A few hundred Keita supporters gathered late on Friday in the capital of Bamako for the last meeting of the campaign.
"He needs to finish what he started," Silandou Soumare, a civil servant, told AFP. "With all Malians on board, we can have peace in Mali!"
In 2013, Keita won more than three-quarters of the vote.
BAMAKO, Mali, July 29, 2018 (News Wires) — Voters in Mali are heading to the polls to select a president amid increasing attacks by extremist groups linked to al-Qaida and the Islamic State group.
Voters expressed concern about being targeted after al-Qaida’s Mali branch warned against going to the polls. Deadly communal clashes between ethnic groups and accusations of heavy-handed counterterror operations also have complicated what President Ibrahim Boubacar Keita hopes will be a victory giving him a second term.

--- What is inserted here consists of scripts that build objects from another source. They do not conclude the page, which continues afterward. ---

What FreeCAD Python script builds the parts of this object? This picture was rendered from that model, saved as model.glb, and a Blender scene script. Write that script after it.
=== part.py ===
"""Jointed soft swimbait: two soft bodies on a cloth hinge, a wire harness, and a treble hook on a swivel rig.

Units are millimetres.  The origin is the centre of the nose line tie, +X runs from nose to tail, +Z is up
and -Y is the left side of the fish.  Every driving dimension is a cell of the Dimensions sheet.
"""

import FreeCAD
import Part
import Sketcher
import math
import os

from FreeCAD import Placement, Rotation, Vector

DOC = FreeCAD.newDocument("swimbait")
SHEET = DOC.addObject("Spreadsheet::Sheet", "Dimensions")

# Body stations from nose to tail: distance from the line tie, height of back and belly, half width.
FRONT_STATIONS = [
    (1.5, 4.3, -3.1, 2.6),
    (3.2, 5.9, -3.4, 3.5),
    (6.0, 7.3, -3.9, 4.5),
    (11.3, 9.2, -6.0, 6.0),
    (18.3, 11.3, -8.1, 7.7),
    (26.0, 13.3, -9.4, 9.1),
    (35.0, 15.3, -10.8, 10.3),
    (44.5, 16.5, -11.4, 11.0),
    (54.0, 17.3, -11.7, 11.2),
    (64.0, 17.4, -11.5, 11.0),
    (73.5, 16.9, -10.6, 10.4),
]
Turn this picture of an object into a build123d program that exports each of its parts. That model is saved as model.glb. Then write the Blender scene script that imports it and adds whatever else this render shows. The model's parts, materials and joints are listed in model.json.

Keita, who was elected in 2013, faces 23 candidates in the first round.
His main challenger, Soumaila Cisse, has criticised the president for not addressing Mali’s rising insecurity.
Several political parties have expressed doubts about a valid election after duplicate and fictitious polling stations were listed on the electoral commission’s website. More than 8 million voters are registered.
BAMAKO, July 28, 2018 (MENA) - The death toll from an inter-ethnic attack in central Mali, which occurred in the run-up to crucial elections, has risen from at least three dead to 17, local media quoted sources as saying.
Armed men described as traditional hunters attacked the village of Somena on Wednesday, marking the latest flare up between nomadic Fulani and farmers from the Bambara and Dogon communities.
Abdoul Aziz Diallo, president of Tabital Pulaaku, the main Fulani association in Mali, said 17 people had died.
"We recovered all the bodies of the Fulani civilians who were killed and thrown into a well by Dogon hunters," he said.
The death toll of 17, inflicted by "armed men," was confirmed independently by a Malian government official who gave no further details.
Malian voters go to the polls on Sunday to elect a new president.